## [WHAT TO WORK ON]
Restrict the output to the lines below starting at the one that contains "Keep writing the" and ending at the one that contains "self.slots = []", and restate them word for word, both ends included.

## [DATASET EXCERPTS]

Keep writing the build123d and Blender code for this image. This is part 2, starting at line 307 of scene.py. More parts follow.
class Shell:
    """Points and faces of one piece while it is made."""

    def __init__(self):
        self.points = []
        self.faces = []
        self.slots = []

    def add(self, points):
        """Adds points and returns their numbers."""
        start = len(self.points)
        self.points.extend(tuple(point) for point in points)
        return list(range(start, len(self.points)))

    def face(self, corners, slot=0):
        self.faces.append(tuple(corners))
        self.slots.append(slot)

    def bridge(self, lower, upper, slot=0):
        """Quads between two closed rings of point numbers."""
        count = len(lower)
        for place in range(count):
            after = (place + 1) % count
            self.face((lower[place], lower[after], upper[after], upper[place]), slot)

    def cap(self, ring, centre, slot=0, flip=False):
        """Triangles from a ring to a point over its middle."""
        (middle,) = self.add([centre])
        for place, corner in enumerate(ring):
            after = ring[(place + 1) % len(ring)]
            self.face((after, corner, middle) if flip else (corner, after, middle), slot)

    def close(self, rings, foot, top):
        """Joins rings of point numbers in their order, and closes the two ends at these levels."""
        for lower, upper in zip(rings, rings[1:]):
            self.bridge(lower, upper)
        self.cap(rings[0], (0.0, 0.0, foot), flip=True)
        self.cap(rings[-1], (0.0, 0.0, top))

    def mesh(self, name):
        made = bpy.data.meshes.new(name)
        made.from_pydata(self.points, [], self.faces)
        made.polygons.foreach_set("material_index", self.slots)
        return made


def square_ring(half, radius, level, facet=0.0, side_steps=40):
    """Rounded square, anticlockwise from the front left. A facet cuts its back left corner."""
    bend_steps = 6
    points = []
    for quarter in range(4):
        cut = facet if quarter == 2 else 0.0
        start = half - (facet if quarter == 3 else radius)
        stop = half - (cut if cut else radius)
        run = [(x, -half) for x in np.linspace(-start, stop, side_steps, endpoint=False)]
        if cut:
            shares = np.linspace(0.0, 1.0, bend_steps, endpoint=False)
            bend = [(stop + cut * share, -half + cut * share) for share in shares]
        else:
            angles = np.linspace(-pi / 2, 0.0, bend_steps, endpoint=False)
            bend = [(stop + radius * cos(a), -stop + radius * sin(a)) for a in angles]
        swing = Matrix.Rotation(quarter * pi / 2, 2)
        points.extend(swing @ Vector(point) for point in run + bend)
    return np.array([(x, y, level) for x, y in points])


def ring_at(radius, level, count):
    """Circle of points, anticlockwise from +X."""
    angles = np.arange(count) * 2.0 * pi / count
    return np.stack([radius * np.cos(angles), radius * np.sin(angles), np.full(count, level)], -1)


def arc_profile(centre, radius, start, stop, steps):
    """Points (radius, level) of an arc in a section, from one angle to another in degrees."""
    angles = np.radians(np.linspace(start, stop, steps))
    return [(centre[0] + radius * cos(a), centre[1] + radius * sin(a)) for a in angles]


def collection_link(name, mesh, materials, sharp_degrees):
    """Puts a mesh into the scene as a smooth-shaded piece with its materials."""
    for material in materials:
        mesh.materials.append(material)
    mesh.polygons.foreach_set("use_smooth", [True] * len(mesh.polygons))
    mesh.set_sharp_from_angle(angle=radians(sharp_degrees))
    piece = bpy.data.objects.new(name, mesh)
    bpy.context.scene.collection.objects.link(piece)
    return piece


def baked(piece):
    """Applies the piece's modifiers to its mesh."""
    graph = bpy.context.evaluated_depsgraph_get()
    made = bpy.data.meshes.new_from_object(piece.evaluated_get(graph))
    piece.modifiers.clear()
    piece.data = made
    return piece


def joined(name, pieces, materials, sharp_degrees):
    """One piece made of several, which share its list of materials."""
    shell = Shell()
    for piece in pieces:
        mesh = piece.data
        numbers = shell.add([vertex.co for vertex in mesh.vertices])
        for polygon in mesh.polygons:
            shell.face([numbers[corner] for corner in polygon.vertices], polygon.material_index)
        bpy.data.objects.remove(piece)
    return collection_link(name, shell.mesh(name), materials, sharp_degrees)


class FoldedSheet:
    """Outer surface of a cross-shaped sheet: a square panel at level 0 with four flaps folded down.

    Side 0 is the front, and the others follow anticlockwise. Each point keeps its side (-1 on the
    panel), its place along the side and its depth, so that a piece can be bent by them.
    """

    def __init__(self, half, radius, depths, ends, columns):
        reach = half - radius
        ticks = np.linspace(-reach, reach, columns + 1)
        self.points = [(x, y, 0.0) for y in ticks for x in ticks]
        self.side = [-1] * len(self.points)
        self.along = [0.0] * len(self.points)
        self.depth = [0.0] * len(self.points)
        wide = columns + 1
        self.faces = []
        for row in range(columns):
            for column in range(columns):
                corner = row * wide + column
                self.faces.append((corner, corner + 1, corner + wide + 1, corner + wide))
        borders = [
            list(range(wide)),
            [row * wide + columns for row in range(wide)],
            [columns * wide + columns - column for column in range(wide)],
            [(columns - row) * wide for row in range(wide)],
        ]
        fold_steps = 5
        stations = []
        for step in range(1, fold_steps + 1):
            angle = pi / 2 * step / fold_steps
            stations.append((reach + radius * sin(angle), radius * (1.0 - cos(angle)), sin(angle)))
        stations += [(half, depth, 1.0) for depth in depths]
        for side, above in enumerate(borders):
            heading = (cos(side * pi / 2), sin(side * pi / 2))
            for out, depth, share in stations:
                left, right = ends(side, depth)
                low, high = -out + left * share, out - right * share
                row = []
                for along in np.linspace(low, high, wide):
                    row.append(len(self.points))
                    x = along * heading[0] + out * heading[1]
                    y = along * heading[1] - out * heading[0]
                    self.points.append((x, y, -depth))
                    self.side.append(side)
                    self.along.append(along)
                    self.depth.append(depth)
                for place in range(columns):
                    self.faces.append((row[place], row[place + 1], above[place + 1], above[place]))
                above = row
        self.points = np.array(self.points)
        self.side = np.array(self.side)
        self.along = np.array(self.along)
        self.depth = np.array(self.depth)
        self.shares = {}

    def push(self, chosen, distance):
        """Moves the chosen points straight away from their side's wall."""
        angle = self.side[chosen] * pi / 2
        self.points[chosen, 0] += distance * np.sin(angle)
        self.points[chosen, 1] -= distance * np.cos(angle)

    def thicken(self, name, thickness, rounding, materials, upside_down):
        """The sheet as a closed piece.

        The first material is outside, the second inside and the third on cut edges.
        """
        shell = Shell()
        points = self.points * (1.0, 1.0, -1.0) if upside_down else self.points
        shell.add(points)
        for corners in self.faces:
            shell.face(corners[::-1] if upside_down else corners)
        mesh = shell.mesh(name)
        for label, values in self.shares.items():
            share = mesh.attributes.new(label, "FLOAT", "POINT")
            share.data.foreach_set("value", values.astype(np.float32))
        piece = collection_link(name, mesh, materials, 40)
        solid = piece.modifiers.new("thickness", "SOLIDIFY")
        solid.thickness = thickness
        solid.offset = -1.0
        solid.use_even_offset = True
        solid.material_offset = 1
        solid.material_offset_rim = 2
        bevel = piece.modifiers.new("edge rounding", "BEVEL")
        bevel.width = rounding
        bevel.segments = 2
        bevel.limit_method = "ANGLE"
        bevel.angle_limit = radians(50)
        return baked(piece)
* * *
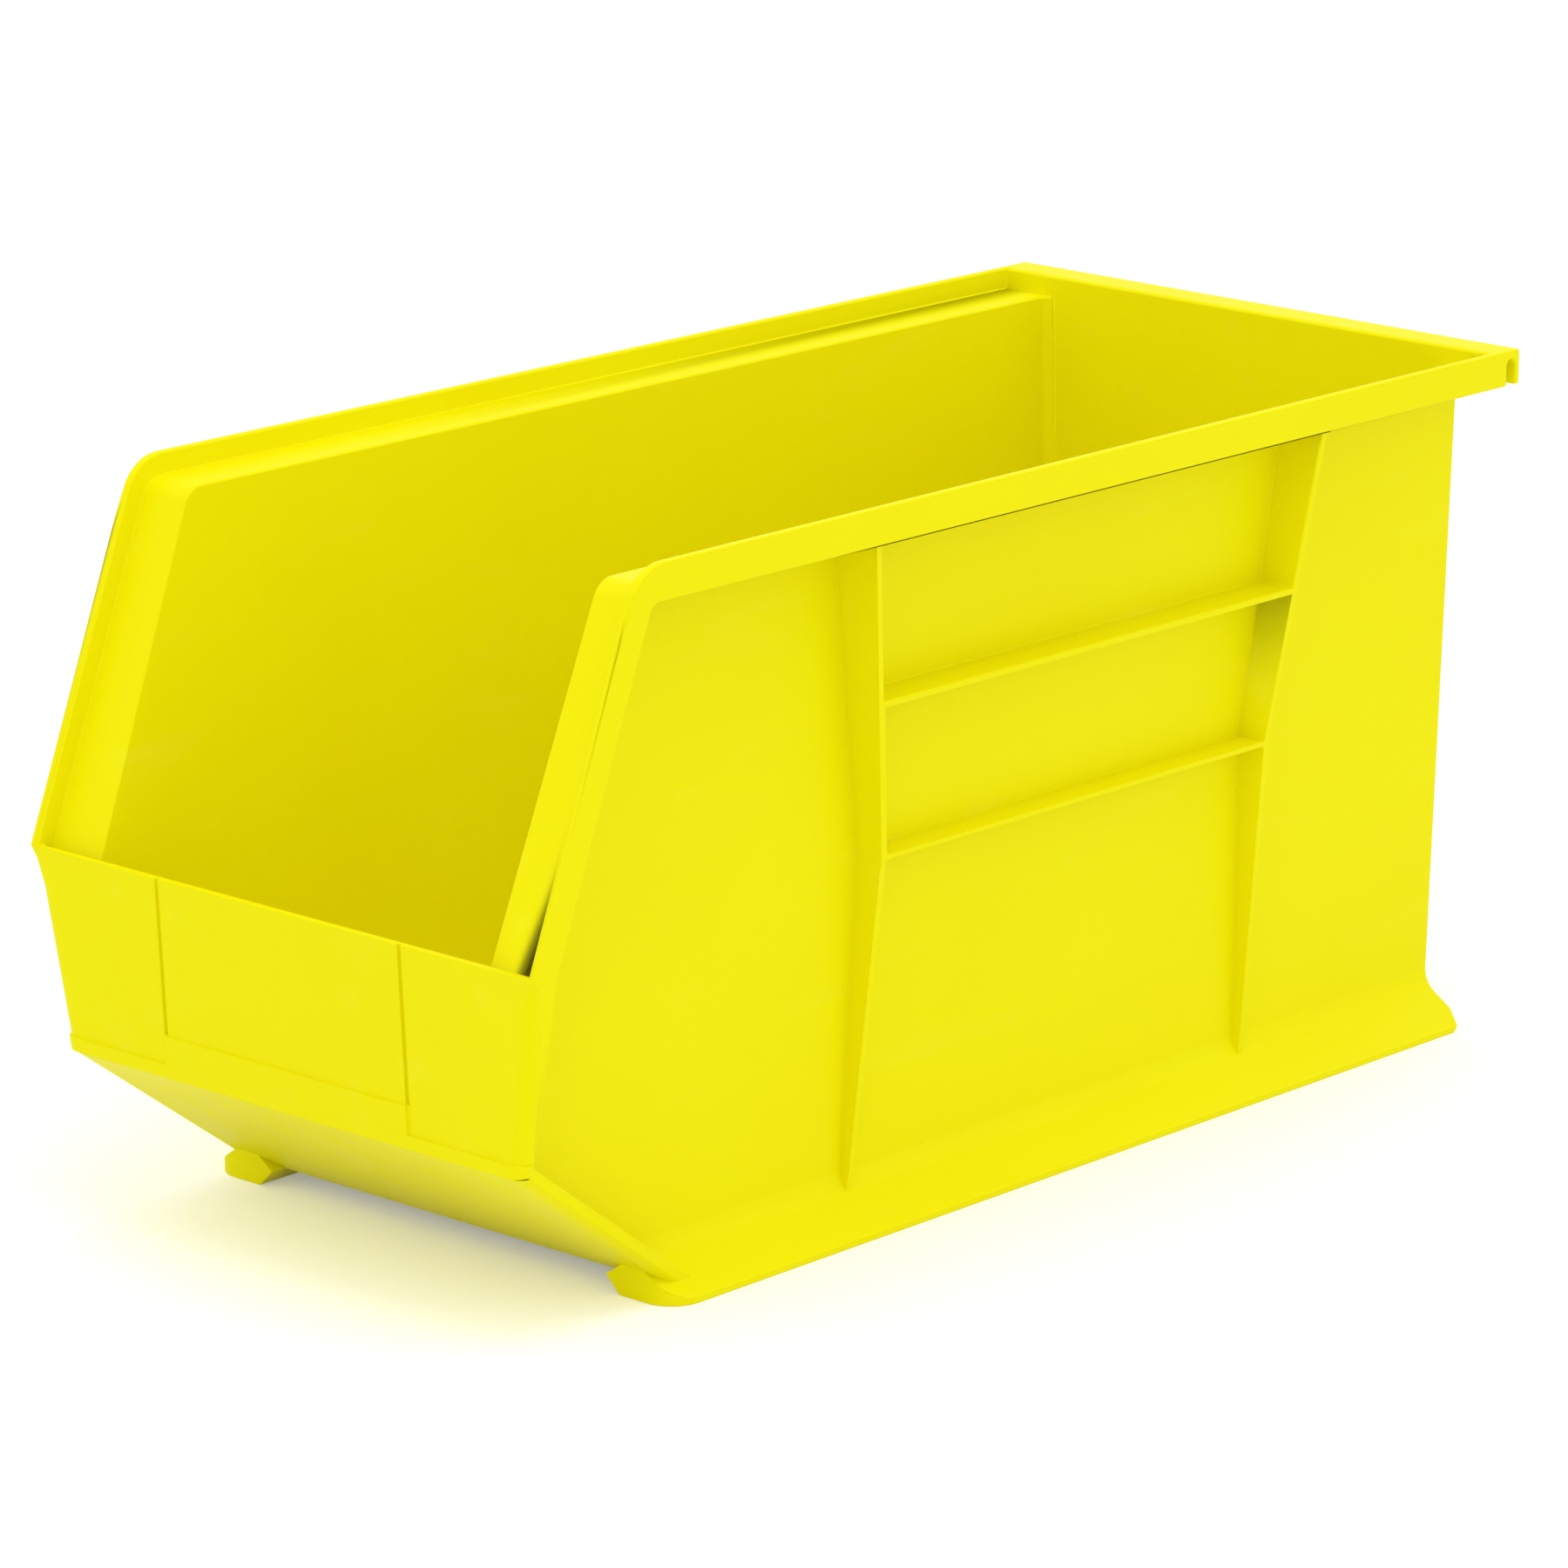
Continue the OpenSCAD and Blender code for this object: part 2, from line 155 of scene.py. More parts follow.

## [ANSWER TO THE TASK]
Keep writing the build123d and Blender code for this image. This is part 2, starting at line 307 of scene.py. More parts follow.
class Shell:
    """Points and faces of one piece while it is made."""

    def __init__(self):
        self.points = []
        self.faces = []
        self.slots = []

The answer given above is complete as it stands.